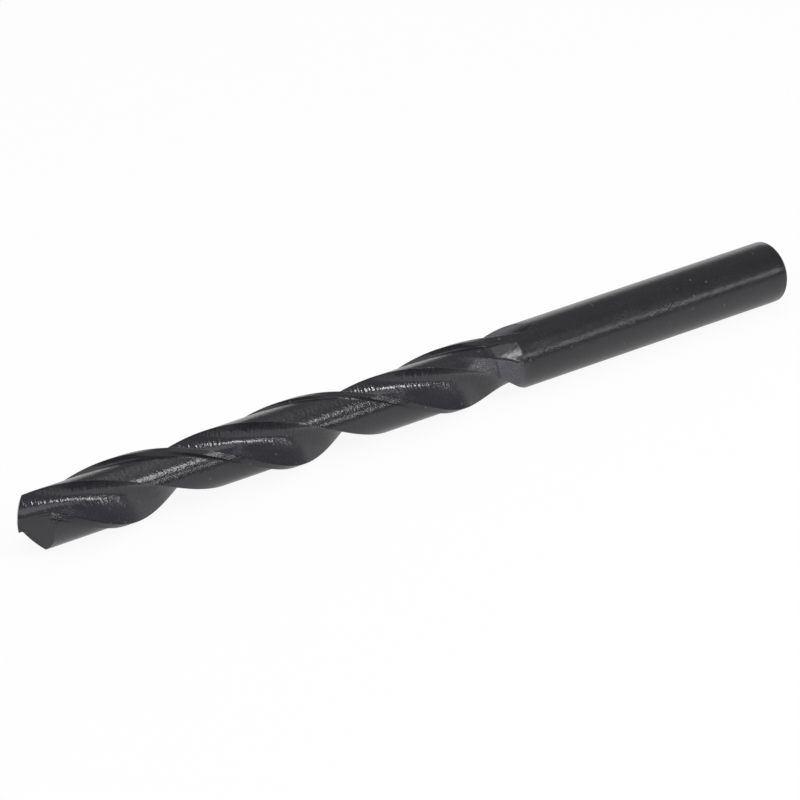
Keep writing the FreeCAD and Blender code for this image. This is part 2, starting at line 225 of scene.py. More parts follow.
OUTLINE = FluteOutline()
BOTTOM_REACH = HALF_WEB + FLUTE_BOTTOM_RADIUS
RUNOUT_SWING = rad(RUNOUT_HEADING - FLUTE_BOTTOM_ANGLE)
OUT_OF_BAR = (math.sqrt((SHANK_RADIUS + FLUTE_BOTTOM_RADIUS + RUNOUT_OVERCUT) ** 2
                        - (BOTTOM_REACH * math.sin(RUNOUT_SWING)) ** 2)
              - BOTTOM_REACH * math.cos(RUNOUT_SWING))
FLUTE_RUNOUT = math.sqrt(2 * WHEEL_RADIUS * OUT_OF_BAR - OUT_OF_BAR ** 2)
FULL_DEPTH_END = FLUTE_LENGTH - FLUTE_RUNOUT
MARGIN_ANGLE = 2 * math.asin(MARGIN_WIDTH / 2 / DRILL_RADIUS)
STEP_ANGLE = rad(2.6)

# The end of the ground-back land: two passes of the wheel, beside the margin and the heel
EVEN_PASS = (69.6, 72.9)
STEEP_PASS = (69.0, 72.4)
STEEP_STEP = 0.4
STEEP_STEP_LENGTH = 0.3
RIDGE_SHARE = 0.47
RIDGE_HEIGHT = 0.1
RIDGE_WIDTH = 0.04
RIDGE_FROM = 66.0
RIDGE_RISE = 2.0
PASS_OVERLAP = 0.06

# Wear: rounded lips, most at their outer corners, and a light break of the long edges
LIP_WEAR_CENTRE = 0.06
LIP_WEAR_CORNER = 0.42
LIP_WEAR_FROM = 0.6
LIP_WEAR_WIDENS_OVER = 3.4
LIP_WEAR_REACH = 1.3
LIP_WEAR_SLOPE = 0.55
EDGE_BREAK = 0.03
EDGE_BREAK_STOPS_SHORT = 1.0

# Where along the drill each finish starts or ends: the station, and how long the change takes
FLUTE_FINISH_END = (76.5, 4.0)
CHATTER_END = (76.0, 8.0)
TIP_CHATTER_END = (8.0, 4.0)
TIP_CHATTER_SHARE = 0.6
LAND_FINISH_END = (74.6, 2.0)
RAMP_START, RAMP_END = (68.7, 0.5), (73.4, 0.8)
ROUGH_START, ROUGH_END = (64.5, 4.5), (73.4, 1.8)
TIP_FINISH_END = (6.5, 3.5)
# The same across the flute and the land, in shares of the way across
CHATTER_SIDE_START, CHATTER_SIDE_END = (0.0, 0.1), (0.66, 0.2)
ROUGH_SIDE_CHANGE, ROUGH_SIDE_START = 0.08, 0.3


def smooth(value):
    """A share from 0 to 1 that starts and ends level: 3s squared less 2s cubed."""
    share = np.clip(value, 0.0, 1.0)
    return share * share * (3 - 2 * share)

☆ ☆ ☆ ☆

— Work to do —
Everything from the first line above up to and including the line that contains "STEP_ANGLE = rad(2.6)" should be printed exactly; please print only that.

— Response for this exercise —
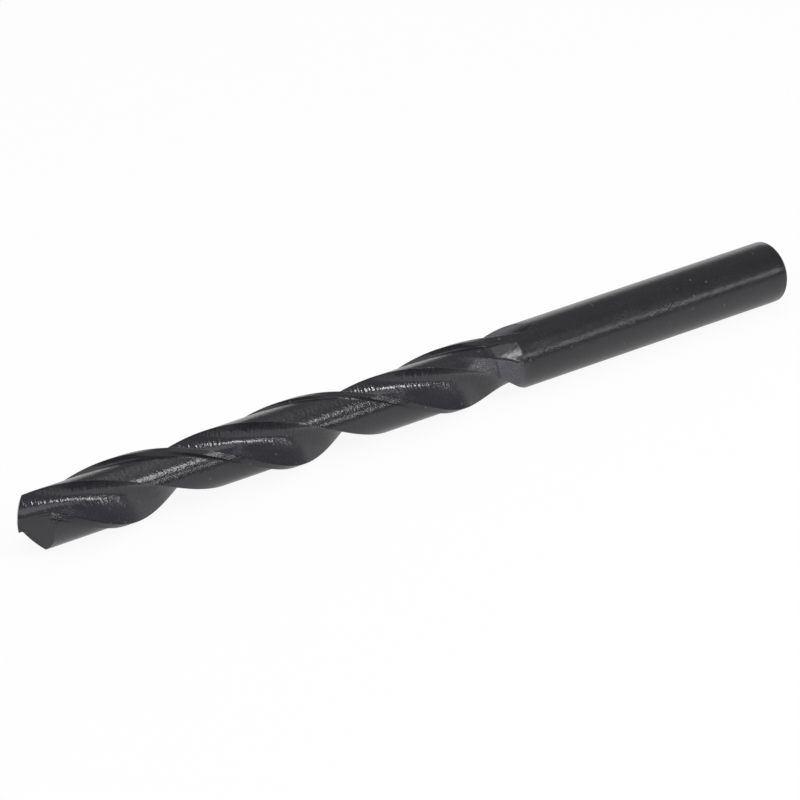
Keep writing the FreeCAD and Blender code for this image. This is part 2, starting at line 225 of scene.py. More parts follow.
OUTLINE = FluteOutline()
BOTTOM_REACH = HALF_WEB + FLUTE_BOTTOM_RADIUS
RUNOUT_SWING = rad(RUNOUT_HEADING - FLUTE_BOTTOM_ANGLE)
OUT_OF_BAR = (math.sqrt((SHANK_RADIUS + FLUTE_BOTTOM_RADIUS + RUNOUT_OVERCUT) ** 2
                        - (BOTTOM_REACH * math.sin(RUNOUT_SWING)) ** 2)
              - BOTTOM_REACH * math.cos(RUNOUT_SWING))
FLUTE_RUNOUT = math.sqrt(2 * WHEEL_RADIUS * OUT_OF_BAR - OUT_OF_BAR ** 2)
FULL_DEPTH_END = FLUTE_LENGTH - FLUTE_RUNOUT
MARGIN_ANGLE = 2 * math.asin(MARGIN_WIDTH / 2 / DRILL_RADIUS)
STEP_ANGLE = rad(2.6)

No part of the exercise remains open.